Não faltam incertezas, mas é certo que agredimos a atmosfera, modificamos o clima, e que temperaturas e precipitações  tendem para índices extremos. Podemos achar que tais fenômenos já ocorreram em outros tempos e talvez sejam coisa da ação autônoma de forças naturais. Mas é difícil nos livrar da percepção que em boa parte são mesmo produto de nossos hábitos, de nossa economia e  forma de vida. No âmbito da gestão pública, pelo menos, qualquer insinuação contrária soará como ecologicamente incorreta. Governos do mundo inteiro  admitem os inconvenientes de um desenvolvimento desvinculado de seus efeitos ambientais e sociais.

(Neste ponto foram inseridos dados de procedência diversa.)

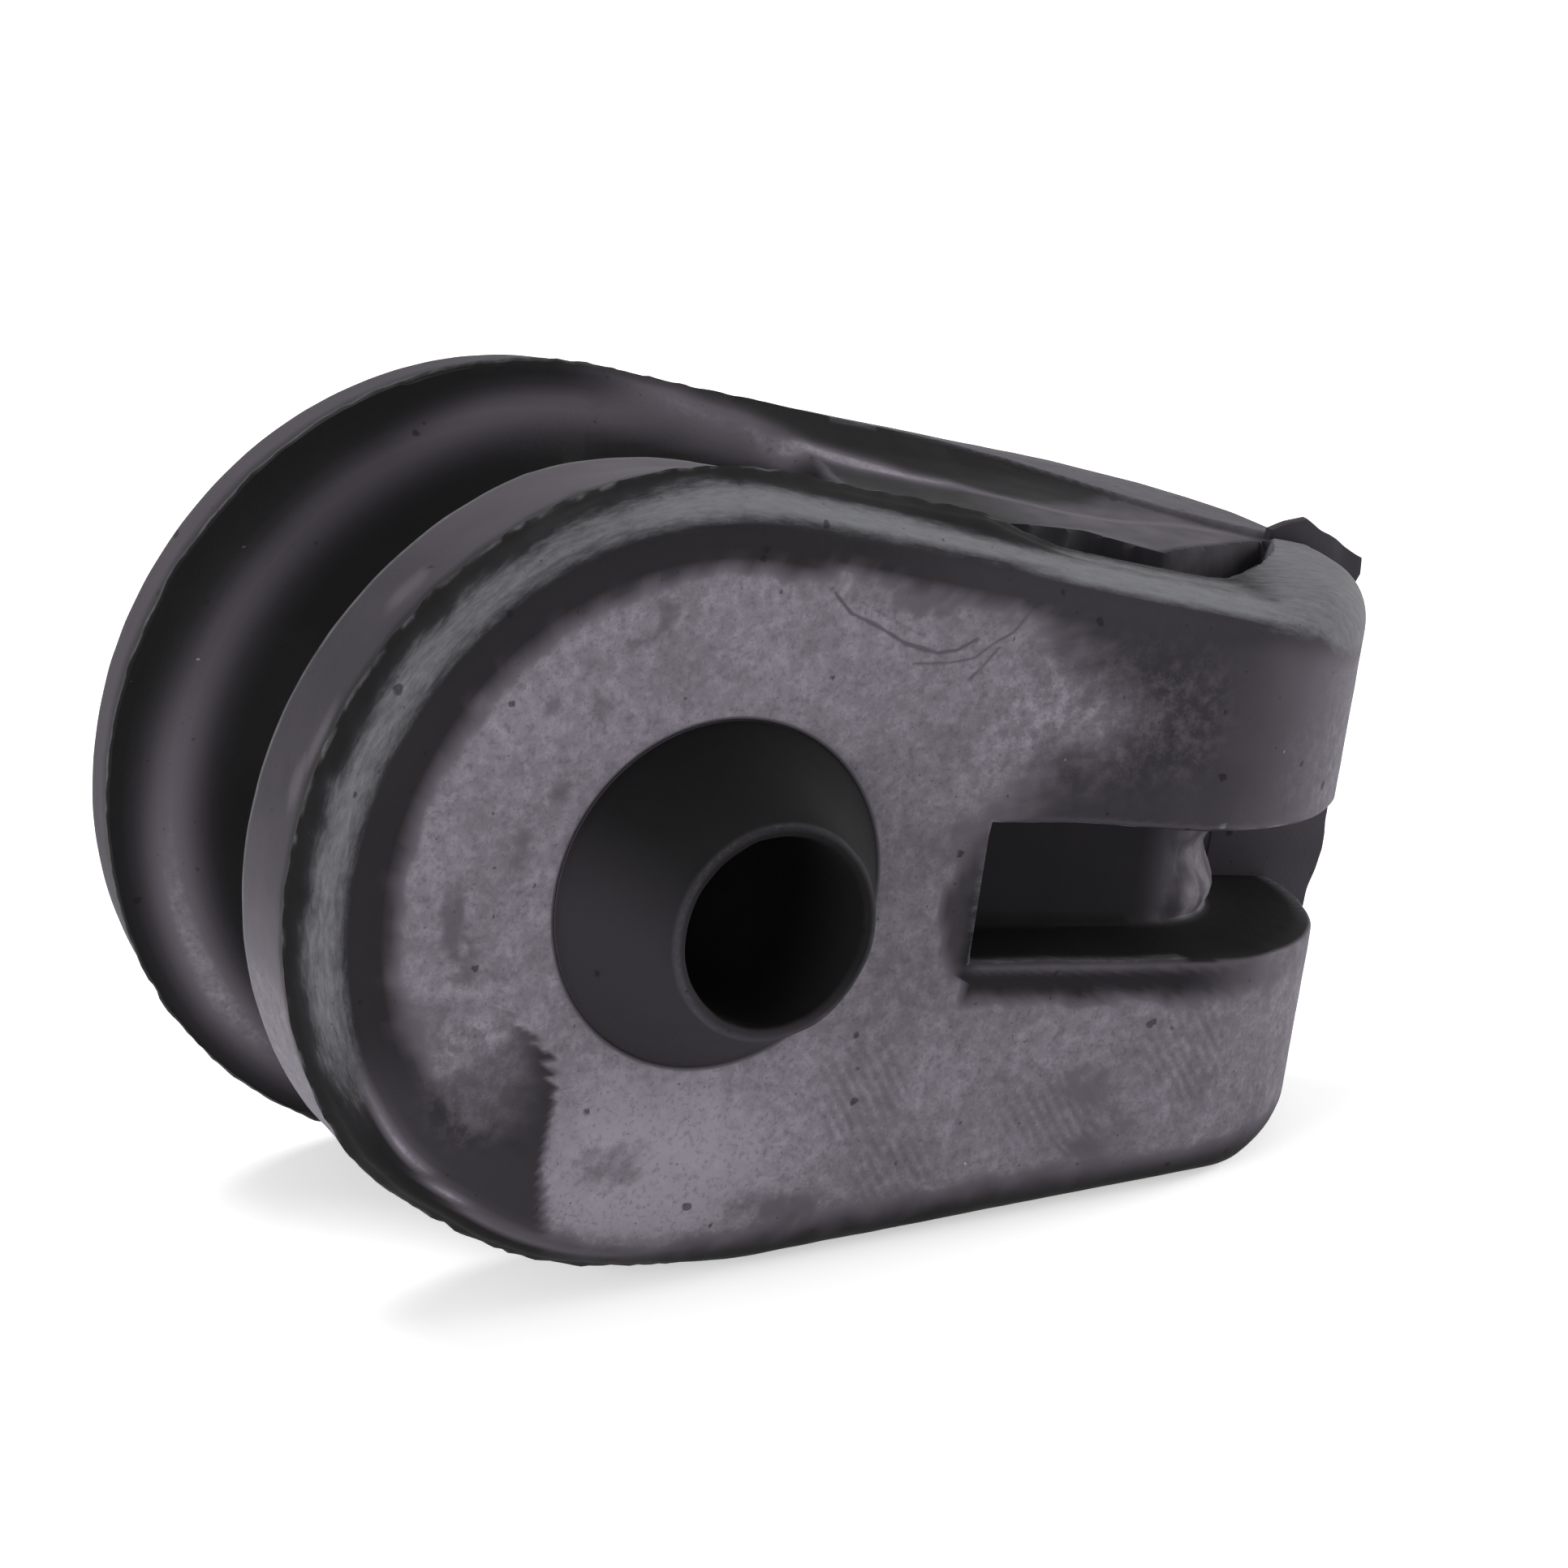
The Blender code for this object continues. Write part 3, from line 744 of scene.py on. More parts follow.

O desafio é o da restauração de vínculos rompidos, a começar pela cidade enquanto síntese da aventura humana, habitat que exclui o modo natural de ser pela instalação do modo humano de viver, onde tudo é feito pelo homem em função do homem e as próprias lutas ambientalistas refletem  a preocupação do homem em relação a si mesmo. Não se trata mais de preservar um ou outro recanto verde de valor mais simbólico e nostálgico que ecológico, mas de restabelecer sobre o território ocupado plenas condições de biodiversidade e funcionalidade ambiental.

Não será o caso de centralizar o pedaço de planeta que habitamos como objeto prioritário de sustentabilidade no lugar do desenvolvimento que conhecemos?  Até  os gastos termos sustentável e derivados poderiam recuperar algum sentido.